I want to clarify that, for an rpm file, I should use the value one million following the "-scale"? Or should the scale factor be 6 because it assumes a 10 base?
I tried the scaling factor command and receive the following output:
(standard_in) 1: illegal character: \342
(standard_in) 1: illegal character: \200
(standard_in) 1: illegal character: \234
-bash: 1000000/10743694": No such file or directory
I checked the spacing between all the parts of the command and they are correct. Does anyone know what I am doing wrong?

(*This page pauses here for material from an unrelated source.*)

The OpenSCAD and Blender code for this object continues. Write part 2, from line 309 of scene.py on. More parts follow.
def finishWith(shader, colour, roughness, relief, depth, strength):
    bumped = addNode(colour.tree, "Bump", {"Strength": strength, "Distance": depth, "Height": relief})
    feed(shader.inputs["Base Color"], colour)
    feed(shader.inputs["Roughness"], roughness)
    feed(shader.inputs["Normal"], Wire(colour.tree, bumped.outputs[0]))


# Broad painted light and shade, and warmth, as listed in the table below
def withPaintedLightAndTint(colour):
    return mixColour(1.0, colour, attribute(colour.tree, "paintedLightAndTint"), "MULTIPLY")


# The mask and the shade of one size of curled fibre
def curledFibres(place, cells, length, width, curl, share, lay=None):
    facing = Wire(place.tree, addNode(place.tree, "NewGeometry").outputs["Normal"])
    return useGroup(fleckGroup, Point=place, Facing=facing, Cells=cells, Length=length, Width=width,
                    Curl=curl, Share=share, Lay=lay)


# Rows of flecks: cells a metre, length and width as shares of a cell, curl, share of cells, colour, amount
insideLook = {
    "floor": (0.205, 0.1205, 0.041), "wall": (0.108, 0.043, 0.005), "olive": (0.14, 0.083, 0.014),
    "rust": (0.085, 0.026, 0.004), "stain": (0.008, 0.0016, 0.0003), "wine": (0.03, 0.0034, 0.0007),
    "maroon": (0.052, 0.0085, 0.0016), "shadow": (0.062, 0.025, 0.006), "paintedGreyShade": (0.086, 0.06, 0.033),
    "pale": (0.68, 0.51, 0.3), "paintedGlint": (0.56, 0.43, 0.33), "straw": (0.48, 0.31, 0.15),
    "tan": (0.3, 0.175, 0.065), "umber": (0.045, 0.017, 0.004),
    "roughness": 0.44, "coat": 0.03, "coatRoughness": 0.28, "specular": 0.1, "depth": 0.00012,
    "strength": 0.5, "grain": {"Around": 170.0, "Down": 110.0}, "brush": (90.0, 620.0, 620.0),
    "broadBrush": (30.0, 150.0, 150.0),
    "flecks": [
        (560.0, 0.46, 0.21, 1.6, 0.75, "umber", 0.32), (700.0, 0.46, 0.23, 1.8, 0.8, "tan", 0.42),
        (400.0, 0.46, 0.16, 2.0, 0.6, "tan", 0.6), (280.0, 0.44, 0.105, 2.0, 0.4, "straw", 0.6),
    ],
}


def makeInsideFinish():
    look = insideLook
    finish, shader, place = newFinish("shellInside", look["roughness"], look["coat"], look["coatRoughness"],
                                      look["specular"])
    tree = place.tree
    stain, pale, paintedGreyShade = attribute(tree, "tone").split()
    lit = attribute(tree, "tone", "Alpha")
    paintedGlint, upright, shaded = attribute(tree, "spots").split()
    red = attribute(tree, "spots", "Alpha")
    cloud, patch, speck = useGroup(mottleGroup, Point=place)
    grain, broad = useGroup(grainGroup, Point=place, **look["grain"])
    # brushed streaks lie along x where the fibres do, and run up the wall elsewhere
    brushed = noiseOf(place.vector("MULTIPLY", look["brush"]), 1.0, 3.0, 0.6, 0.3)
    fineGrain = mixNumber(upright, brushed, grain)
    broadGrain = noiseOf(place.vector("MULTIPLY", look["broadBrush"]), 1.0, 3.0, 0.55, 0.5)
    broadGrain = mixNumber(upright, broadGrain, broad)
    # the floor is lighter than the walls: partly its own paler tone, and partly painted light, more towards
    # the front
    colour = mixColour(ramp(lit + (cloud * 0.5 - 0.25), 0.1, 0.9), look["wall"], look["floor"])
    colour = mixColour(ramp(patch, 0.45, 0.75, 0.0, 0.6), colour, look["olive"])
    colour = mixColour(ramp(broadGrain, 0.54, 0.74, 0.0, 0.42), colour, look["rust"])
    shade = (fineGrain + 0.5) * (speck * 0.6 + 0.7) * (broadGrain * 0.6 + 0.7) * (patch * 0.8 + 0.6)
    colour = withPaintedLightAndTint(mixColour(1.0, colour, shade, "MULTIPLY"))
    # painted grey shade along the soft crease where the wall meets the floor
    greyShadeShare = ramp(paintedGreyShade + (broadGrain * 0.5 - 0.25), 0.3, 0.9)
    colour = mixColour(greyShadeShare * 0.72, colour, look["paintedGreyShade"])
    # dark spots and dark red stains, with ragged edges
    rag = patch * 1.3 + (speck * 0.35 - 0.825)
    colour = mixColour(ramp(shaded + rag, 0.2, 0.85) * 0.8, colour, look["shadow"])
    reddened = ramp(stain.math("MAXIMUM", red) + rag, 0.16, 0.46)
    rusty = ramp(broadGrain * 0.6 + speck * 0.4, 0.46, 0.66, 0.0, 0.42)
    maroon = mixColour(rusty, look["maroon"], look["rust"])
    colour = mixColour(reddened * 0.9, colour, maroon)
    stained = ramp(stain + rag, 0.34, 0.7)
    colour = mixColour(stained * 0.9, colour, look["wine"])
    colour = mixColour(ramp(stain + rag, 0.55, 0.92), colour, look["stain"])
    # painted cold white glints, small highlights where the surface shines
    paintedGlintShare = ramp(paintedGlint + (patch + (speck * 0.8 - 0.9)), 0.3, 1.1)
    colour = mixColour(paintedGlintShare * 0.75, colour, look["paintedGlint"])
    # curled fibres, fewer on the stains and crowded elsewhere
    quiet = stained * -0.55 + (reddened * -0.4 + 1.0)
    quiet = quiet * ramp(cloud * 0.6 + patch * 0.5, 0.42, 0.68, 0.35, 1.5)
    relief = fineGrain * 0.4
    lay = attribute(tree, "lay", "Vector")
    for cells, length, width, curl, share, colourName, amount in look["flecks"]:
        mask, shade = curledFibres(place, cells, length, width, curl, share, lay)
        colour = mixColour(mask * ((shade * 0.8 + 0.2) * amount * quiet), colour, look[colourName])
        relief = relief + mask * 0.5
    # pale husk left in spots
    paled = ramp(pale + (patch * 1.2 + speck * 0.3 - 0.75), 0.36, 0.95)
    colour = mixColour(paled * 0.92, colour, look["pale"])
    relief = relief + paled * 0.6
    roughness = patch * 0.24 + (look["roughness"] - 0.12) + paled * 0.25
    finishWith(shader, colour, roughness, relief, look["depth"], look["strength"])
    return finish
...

The value of -scale is the one that each value in column 4 of the bg is multiplied with, means you have to calculate the scaling factor externally. Here is a two-liner that can do it:
## Scaling factor for single-end data, counting every mapped read (bitwise flag = 0)

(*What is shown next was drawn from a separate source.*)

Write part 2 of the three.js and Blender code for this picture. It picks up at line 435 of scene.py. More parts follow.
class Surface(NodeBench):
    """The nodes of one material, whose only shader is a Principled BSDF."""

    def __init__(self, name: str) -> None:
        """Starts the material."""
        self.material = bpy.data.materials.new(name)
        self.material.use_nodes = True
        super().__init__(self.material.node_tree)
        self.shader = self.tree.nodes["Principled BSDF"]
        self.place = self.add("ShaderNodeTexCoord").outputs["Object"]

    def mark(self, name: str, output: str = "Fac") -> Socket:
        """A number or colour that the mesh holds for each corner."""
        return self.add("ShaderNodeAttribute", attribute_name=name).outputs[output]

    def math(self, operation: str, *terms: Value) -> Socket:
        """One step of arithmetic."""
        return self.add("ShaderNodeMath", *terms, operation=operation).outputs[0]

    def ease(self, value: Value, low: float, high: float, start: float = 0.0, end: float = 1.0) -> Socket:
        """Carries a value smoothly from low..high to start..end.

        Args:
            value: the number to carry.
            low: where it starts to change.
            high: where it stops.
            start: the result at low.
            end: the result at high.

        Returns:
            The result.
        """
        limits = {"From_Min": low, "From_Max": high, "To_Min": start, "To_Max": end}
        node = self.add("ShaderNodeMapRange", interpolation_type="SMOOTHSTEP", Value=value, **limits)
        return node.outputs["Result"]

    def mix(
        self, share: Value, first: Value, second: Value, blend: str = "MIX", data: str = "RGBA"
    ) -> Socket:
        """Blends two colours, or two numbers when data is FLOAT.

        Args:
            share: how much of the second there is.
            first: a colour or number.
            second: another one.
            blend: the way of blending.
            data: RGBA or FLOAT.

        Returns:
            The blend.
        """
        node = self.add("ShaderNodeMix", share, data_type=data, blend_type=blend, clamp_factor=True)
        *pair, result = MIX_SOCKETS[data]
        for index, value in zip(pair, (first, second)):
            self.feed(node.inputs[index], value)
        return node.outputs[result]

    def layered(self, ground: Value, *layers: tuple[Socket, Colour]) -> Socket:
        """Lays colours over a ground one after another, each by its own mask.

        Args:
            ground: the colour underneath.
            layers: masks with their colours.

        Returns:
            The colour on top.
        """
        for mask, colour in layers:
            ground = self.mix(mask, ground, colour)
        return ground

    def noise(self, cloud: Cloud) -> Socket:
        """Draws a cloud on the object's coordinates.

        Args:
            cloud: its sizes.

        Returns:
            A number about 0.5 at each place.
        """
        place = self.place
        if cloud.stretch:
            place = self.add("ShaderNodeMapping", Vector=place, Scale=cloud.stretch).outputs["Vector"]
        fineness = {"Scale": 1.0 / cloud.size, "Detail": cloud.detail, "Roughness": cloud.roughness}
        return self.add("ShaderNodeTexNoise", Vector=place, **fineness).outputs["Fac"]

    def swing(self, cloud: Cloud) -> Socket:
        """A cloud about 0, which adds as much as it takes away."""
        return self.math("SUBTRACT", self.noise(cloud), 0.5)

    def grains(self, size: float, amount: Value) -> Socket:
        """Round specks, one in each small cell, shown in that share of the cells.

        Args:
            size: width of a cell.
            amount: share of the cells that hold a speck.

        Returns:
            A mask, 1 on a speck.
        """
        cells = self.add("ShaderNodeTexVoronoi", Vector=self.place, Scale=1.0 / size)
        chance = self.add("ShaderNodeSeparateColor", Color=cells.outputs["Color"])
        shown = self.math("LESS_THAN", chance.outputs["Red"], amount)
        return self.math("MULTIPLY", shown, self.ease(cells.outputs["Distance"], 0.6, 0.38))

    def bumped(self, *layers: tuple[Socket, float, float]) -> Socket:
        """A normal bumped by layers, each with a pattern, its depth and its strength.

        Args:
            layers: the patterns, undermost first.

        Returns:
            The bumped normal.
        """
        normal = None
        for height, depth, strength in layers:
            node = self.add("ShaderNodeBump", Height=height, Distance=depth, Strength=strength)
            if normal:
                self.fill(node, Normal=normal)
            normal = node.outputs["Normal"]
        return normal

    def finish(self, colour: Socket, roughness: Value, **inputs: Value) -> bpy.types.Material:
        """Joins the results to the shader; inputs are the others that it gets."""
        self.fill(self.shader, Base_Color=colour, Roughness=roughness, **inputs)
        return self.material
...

TmpScale=$(bc <<< "scale=6;1000000/$(samtools view -f 0 -c in.bam)")
## Now get the actual bedGraph:
echo '==> RPM scaling factor:' $TmpScale
bedtools genomecov -bga -ibam in.bam -scale $TmpScale | sort -k1,1 -k2,2n > out.bedGraph
For matters of completeness, there are tools that can output a RPM-normalized bedGraph or bigwig in one go, like deeptools bamCoverage. Still, both genomecov and deeptools are pretty slow. There is a newer tool, mosdepth, which outputs a compressed bedGraph and is lightning fast. The RPM-normalization can be done using something like awk once the bedGraph has been generated.

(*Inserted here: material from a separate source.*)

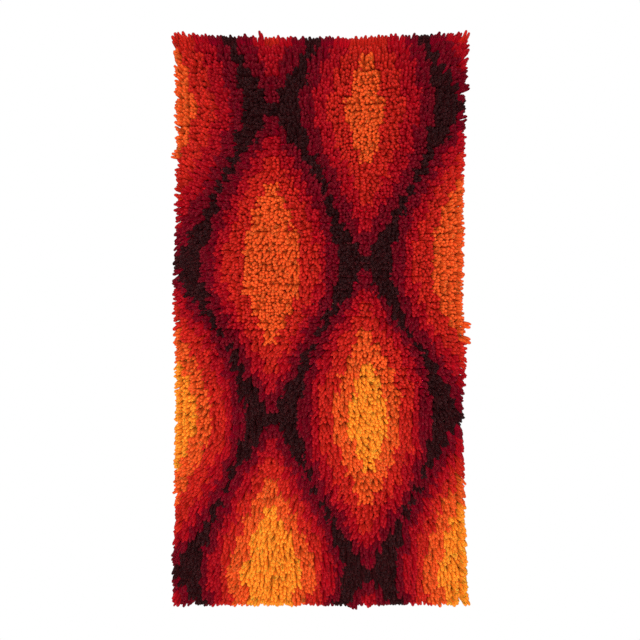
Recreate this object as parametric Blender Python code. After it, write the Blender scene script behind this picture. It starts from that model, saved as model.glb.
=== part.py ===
"""Latch-hooked wool wall hanging: a canvas with its border turned back, and the pile on it.

Metres, +Z up. The pile faces -Y, and the back hangs against a wall at y = 0. The origin is
the middle of the top edge, on the back of the turned border.
"""

import math
import random
from collections import namedtuple

import bmesh
import bpy
from mathutils import Matrix, Vector, noise

# Canvas: one knot in each hole, about ten holes to three inches, the rows a little closer
KNOT_PITCH = 0.00786
ROW_PITCH = 0.00758
KNOTS_ACROSS = 42
KNOT_ROWS = 84
CANVAS_WIDTH = KNOTS_ACROSS * KNOT_PITCH
CANVAS_HEIGHT = KNOT_ROWS * ROW_PITCH
LAYER_THICKNESS = 0.0015
CANVAS_FRONT = 2 * LAYER_THICKNESS
CANVAS_CELLS_ACROSS = KNOTS_ACROSS // 3
CANVAS_CELLS_DOWN = KNOT_ROWS // 3

# How the cloth hangs: its corners pull up, and its lower part stands off the wall in a low wave
CORNER_RISE = 0.0050
WAVE_DEPTH = 0.0040
FLAT_SHARE = 0.10
WAVES_ACROSS = 0.62
WAVES_DOWN = 0.55

# Pile: cut ends standing forward of the canvas and drooping, with the rim's ends leaning out
CLEARANCE = 0.0003
PILE_BACK = CANVAS_FRONT + CLEARANCE
PILE_HEIGHT = 0.0235
PILE_DROOP = 0.0030
PILE_FLARE = 0.0014
CORNER_PULL = 1.5
SHOULDER = 0.62
RIM_HEIGHT_SHARE = 0.90
PILE_CELLS_ACROSS = KNOTS_ACROSS // 2
PILE_CELLS_DOWN = KNOT_ROWS // 2
LUMP_HEIGHT = 0.0036
LUMP_SPACING = 0.026
TUFT_HEIGHT = 0.0011

# Locks: the tufts that lean out past the rim, one for each knot of it
LOCK_REACH = 0.0024
LOCK_REACH_SPREAD = 0.0014
LOCK_SUNK = 0.0050
LOCK_ROOT_DEPTH = 0.0065
LOCK_TIP_DEPTH = 0.0195
LOCK_DEPTH_SPREAD = 0.0018
LOCK_SIDEWAYS = 0.0014
LOCK_ROOT_RADIUS = 0.0046
LOCK_TIP_RADIUS = 0.0018
LOCK_SIDES = 4
CORNER_KNOTS = 2.5
SEED = 7

# How far each side edge lies inside the widest outline, from the top of the cloth to its foot
EdgeSection = namedtuple("EdgeSection", "down left_inset right_inset")
EDGE_SECTIONS = (
    EdgeSection(down=0.00, left_inset=0.0005, right_inset=0.0000),
    EdgeSection(down=0.12, left_inset=0.0040, right_inset=0.0035),
    EdgeSection(down=0.28, left_inset=0.0045, right_inset=0.0060),
    EdgeSection(down=0.45, left_inset=0.0030, right_inset=0.0065),
    EdgeSection(down=0.55, left_inset=0.0030, right_inset=0.0030),
    EdgeSection(down=0.65, left_inset=0.0035, right_inset=0.0065),
    EdgeSection(down=0.80, left_inset=0.0035, right_inset=0.0045),
    EdgeSection(down=0.92, left_inset=0.0000, right_inset=0.0015),
    EdgeSection(down=1.00, left_inset=0.0010, right_inset=0.0005),
)

CANVAS_COLOUR = (0.72, 0.60, 0.44, 1.0)
PILE_COLOUR = (0.46, 0.03, 0.02, 1.0)
FABRIC_ROUGHNESS = 0.9


def ease(share):
    """Goes from 0 to 1 with level ends."""
    share = min(max(share, 0.0), 1.0)
    return share * share * (3.0 - 2.0 * share)


def edge_insets(down):
    """How far the left and right edges lie inside the widest outline at this height."""
    for upper, lower in zip(EDGE_SECTIONS, EDGE_SECTIONS[1:]):
        if down <= lower.down:
            share = ease((down - upper.down) / (lower.down - upper.down))
            left = upper.left_inset + share * (lower.left_inset - upper.left_inset)
            right = upper.right_inset + share * (lower.right_inset - upper.right_inset)
            return left, right
    return EDGE_SECTIONS[-1].left_inset, EDGE_SECTIONS[-1].right_inset


def wall_gap(across, down):
    """How far the cloth stands off the wall. Its top is flat."""
    swing = ease((down - FLAT_SHARE) / (1.0 - FLAT_SHARE))
    turns = WAVES_ACROSS * across / 2.0 + WAVES_DOWN * down
    return WAVE_DEPTH * swing * (0.5 - 0.5 * math.cos(2.0 * math.pi * turns))


def on_cloth(across, down, forward):
    """The point at these shares of the width (-1 to 1) and height (0 to 1), and this far forward."""
    left, right = edge_insets(down)
    inset = left if across < 0.0 else right
    x = across * (CANVAS_WIDTH / 2.0 - inset)
    y = -forward - wall_gap(across, down)
    z = CORNER_RISE * across * across * (1.0 - down) - down * CANVAS_HEIGHT
    return Vector((x, y, z))


def in_pile(across, down, depth):
    """The point at this depth in the pile, which leans out at the rim and droops."""
    share = depth / PILE_HEIGHT
    upward = 1.0 - 2.0 * down
    pull = 1.0 - CORNER_PULL * across ** 8 * upward ** 16
    lean = Vector((across ** 5, 0.0, upward ** 9)) * PILE_FLARE * share * pull
    droop = Vector((0.0, 0.0, -PILE_DROOP * share))
    return on_cloth(across, down, PILE_BACK + depth) + lean + droop


def cloth_grid(cells_across, cells_down):
    """A flat grid whose points carry their own places across and down the cloth."""
    mesh = bmesh.new()
    bmesh.ops.create_grid(mesh, x_segments=cells_across, y_segments=cells_down, size=1.0)
    across = mesh.verts.layers.float.new("across")
    down = mesh.verts.layers.float.new("down")
    for point in mesh.verts:
        point[across] = point.co.x
        point[down] = (1.0 - point.co.y) / 2.0
    return mesh, across, down


def extrude(mesh, faces, closes_end=False):
    """Extrudes these faces as one. The old faces stay only where they close the solid's end."""
    made = bmesh.ops.extrude_face_region(mesh, geom=faces)["geom"]
    if not closes_end:
        bmesh.ops.delete(mesh, geom=faces, context="FACES")
    new_faces = [item for item in made if isinstance(item, bmesh.types.BMFace)]
    new_points = [item for item in made if isinstance(item, bmesh.types.BMVert)]
    return new_faces, new_points


def fabric(name, colour):
    """A matt cloth material of this colour."""
    material = bpy.data.materials.new(name)
    material.use_nodes = True
    shader = material.node_tree.nodes["Principled BSDF"]
    shader.inputs["Base Color"].default_value = colour
    shader.inputs["Roughness"].default_value = FABRIC_ROUGHNESS
    shader.inputs["Metallic"].default_value = 0.0
    return material


def add_object(name, mesh, collection):
    """Turns a bmesh into an object of this name."""
    bmesh.ops.recalc_face_normals(mesh, faces=mesh.faces)
    data = bpy.data.meshes.new(name)
    mesh.to_mesh(data)
    mesh.free()
    made = bpy.data.objects.new(name, data)
    collection.objects.link(made)
    return made


def in_border(face, across, down):
    """Whether a face lies in the border that is turned back."""
    middle_across = sum(point[across] for point in face.verts) / len(face.verts)
    middle_down = sum(point[down] for point in face.verts) / len(face.verts)
    beside = abs(middle_across) > 1.0 - 2.0 / CANVAS_CELLS_ACROSS
    above_or_below = abs(2.0 * middle_down - 1.0) > 1.0 - 2.0 / CANVAS_CELLS_DOWN
    return beside or above_or_below


def make_canvas(collection):
    """The canvas: one layer, and its border turned back three knots wide as a second layer."""
    mesh, across, down = cloth_grid(CANVAS_CELLS_ACROSS, CANVAS_CELLS_DOWN)
    for point in mesh.verts:
        point.co = on_cloth(point[across], point[down], CANVAS_FRONT)
    back, back_points = extrude(mesh, list(mesh.faces), closes_end=True)
    for point in back_points:
        point.co.y += LAYER_THICKNESS
    border = [face for face in back if in_border(face, across, down)]
    for point in extrude(mesh, border)[1]:
        point.co.y += LAYER_THICKNESS
    canvas = add_object("canvas", mesh, collection)
    canvas.data.materials.append(fabric("canvas", CANVAS_COLOUR))
    return canvas


def front_depth(across, down, chance):
    """How deep the pile is here: lumps, uneven tufts, and a rounded rim."""
    place = Vector((across * CANVAS_WIDTH / 2.0, 0.0, down * CANVAS_HEIGHT)) / LUMP_SPACING
    lump = LUMP_HEIGHT * noise.noise(place) + chance.uniform(-TUFT_HEIGHT, TUFT_HEIGHT)
    at_rim = max(abs(across), abs(2.0 * down - 1.0)) > 0.999
    return PILE_HEIGHT * (RIM_HEIGHT_SHARE if at_rim else 1.0) + lump


def make_slab(collection, chance):
    """The pile as a lumpy slab in two steps of depth, so that its sides swell out."""
    mesh, across, down = cloth_grid(PILE_CELLS_ACROSS, PILE_CELLS_DOWN)
    for point in mesh.verts:
        point.co = in_pile(point[across], point[down], 0.0)
    shoulder, shoulder_points = extrude(mesh, list(mesh.faces), closes_end=True)
    for point in shoulder_points:
        point.co = in_pile(point[across], point[down], SHOULDER * PILE_HEIGHT)
    for point in extrude(mesh, shoulder)[1]:
        depth = front_depth(point[across], point[down], chance)
        point.co = in_pile(point[across], point[down], depth)
    return add_object("pile", mesh, collection)


def rim_knots():
    """Each knot of the rim once, as its column and row."""
    for column in range(KNOTS_ACROSS):
        yield column, 0
        yield column, KNOT_ROWS - 1
    for row in range(1, KNOT_ROWS - 1):
        yield 0, row
        yield KNOTS_ACROSS - 1, row


def outward(column, row):
    """Which way a rim knot's tuft leans, turning through the corners."""
    left = max(0.0, 1.0 - column / CORNER_KNOTS)
    right = max(0.0, 1.0 - (KNOTS_ACROSS - 1 - column) / CORNER_KNOTS)
    top = max(0.0, 1.0 - row / CORNER_KNOTS)
    foot = max(0.0, 1.0 - (KNOT_ROWS - 1 - row) / CORNER_KNOTS)
    return Vector((right - left, 0.0, top - foot)).normalized()


def add_lock(mesh, column, row, chance):
    """One lock, a short cone with four sides that runs from inside the slab past its rim."""
    across = 2.0 * (column + 0.5) / KNOTS_ACROSS - 1.0
    down = (row + 0.5) / KNOT_ROWS
    way = outward(column, row)
    sideways = Vector((way.z, 0.0, -way.x))
    reach = LOCK_REACH + chance.uniform(-LOCK_REACH_SPREAD, LOCK_REACH_SPREAD)
    tip_depth = LOCK_TIP_DEPTH + chance.uniform(-LOCK_DEPTH_SPREAD, LOCK_DEPTH_SPREAD)
    lean = chance.uniform(-LOCK_SIDEWAYS, LOCK_SIDEWAYS)
    edge = way * KNOT_PITCH / 2.0
    root = in_pile(across, down, LOCK_ROOT_DEPTH) + edge - way * LOCK_SUNK
    tip = in_pile(across, down, tip_depth) + edge + way * reach + sideways * lean
    along = tip - root
    flats_level = Matrix.Rotation(math.pi / LOCK_SIDES, 4, "Z")
    turn = along.to_track_quat("Z", "Y").to_matrix().to_4x4() @ flats_level
    bmesh.ops.create_cone(
        mesh,
        cap_ends=True,
        segments=LOCK_SIDES,
        radius1=LOCK_ROOT_RADIUS,
        radius2=LOCK_TIP_RADIUS,
        depth=along.length,
        matrix=Matrix.Translation((root + tip) / 2.0) @ turn,
    )


def make_locks(collection, chance):
    """All the rim's locks, as a guide that is joined to the slab."""
    mesh = bmesh.new()
    for column, row in rim_knots():
        add_lock(mesh, column, row, chance)
    locks = add_object("locks", mesh, collection)
    locks.hide_render = True
    locks.display_type = "WIRE"
    return locks


def make_pile(parts, cutters):
    """The pile: the slab with the rim's locks joined to it."""
    chance = random.Random(SEED)
    pile = make_slab(parts, chance)
    join = pile.modifiers.new("locks", "BOOLEAN")
    join.operation = "UNION"
    join.object = make_locks(cutters, chance)
    pile.data.materials.append(fabric("pile", PILE_COLOUR))
    return pile


def main():
    for old in list(bpy.data.objects):
        bpy.data.objects.remove(old, do_unlink=True)
    parts = bpy.data.collections.new("wool_wall_hanging")
    cutters = bpy.data.collections.new("cutters")
    bpy.context.scene.collection.children.link(parts)
    bpy.context.scene.collection.children.link(cutters)
    make_canvas(parts)
    make_pile(parts, cutters)


main()
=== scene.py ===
"""Wool wall hanging: cut yarn knotted into an open canvas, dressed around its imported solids.

Metres, +Z up. The pile faces -Y and the wall is at y = 0. Every knot is one real length of
yarn: it comes in from the front, passes behind a pair of canvas threads, crosses in front of
them and goes back out to the front.
"""

from collections import namedtuple

import bpy
import numpy as np
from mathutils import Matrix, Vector, noise


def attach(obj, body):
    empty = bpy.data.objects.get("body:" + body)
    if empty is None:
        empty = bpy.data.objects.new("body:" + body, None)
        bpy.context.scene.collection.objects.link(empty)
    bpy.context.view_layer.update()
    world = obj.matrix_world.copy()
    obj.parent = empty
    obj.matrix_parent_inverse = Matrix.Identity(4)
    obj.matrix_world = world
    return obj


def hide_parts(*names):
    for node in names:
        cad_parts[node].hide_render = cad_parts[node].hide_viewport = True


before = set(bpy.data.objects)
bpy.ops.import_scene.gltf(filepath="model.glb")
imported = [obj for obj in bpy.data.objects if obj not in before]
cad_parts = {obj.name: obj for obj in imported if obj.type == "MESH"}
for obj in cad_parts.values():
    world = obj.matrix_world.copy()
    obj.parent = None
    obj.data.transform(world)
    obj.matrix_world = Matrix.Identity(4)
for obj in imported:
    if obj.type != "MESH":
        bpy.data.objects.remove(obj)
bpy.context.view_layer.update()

MM = 0.001
SEED = 11

# Canvas: one knot in each hole, as the solids have it
KNOT_PITCH = 7.86 * MM
ROW_PITCH = 7.58 * MM
KNOTS_ACROSS = 42
KNOT_ROWS = 84
CANVAS_WIDTH = KNOTS_ACROSS * KNOT_PITCH
CANVAS_HEIGHT = KNOT_ROWS * ROW_PITCH
BORDER_HOLES = 3

# How the cloth hangs, as the solids have it
CORNER_RISE = 5.0 * MM
WAVE_DEPTH = 4.0 * MM
FLAT_SHARE = 0.10
WAVES_ACROSS = 0.62
WAVES_DOWN = 0.55
EdgeSection = namedtuple("EdgeSection", "down left_inset right_inset")
EDGE_SECTIONS = (
    EdgeSection(down=0.00, left_inset=0.0005, right_inset=0.0000),
    EdgeSection(down=0.12, left_inset=0.0040, right_inset=0.0035),
    EdgeSection(down=0.28, left_inset=0.0045, right_inset=0.0060),
    EdgeSection(down=0.45, left_inset=0.0030, right_inset=0.0065),
    EdgeSection(down=0.55, left_inset=0.0030, right_inset=0.0030),
    EdgeSection(down=0.65, left_inset=0.0035, right_inset=0.0065),
    EdgeSection(down=0.80, left_inset=0.0035, right_inset=0.0045),
    EdgeSection(down=0.92, left_inset=0.0000, right_inset=0.0015),
    EdgeSection(down=1.00, left_inset=0.0010, right_inset=0.0005),
)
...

1) Do I need to download specific packages to carry out these commands?
2) Can I just lift over these commands, or are all the arrow characters you've used unimportant?
It counts total number of mapped reads in the bam file, and uses it to calculate a per-million scaling factor. Still, I recommend deeptools bamCoverage for creating browser tracks. Is offers many options that are quiet convinient.
Thinking about it again, for single end, I would probably do -f 0 -F 256 (read mapped, and not supplementary alignment), and for paired, -f 1 -F 256 (read paired, but not supplementary). Bitwise flags explained here.
Sorry to bother you again, but do you happen to know if bamCoverage requires for your input Bam file to be sorted? It doesn't look like but I can't seem to find a definitive answer anywhere.. It definitely seems to want a .bai to be present in the same directory as your bam file.
It requires indexed BAM, and indexing requires sorted BAM, so yes bamCoverage requires sorted BAM. Use samtools sort to sort your bam and then samtools index to index the sorted bam.
I tried the scaling factor command and receive the following output: (standard_in) 1: illegal character: \342 (standard_in) 1: illegal character: \200 (standard_in) 1: illegal character: \234 -bash: 1000000/10743694": No such file or directory
I checked the spacing between all the parts of the command and they are correct. Does anyone know what I am doing wrong?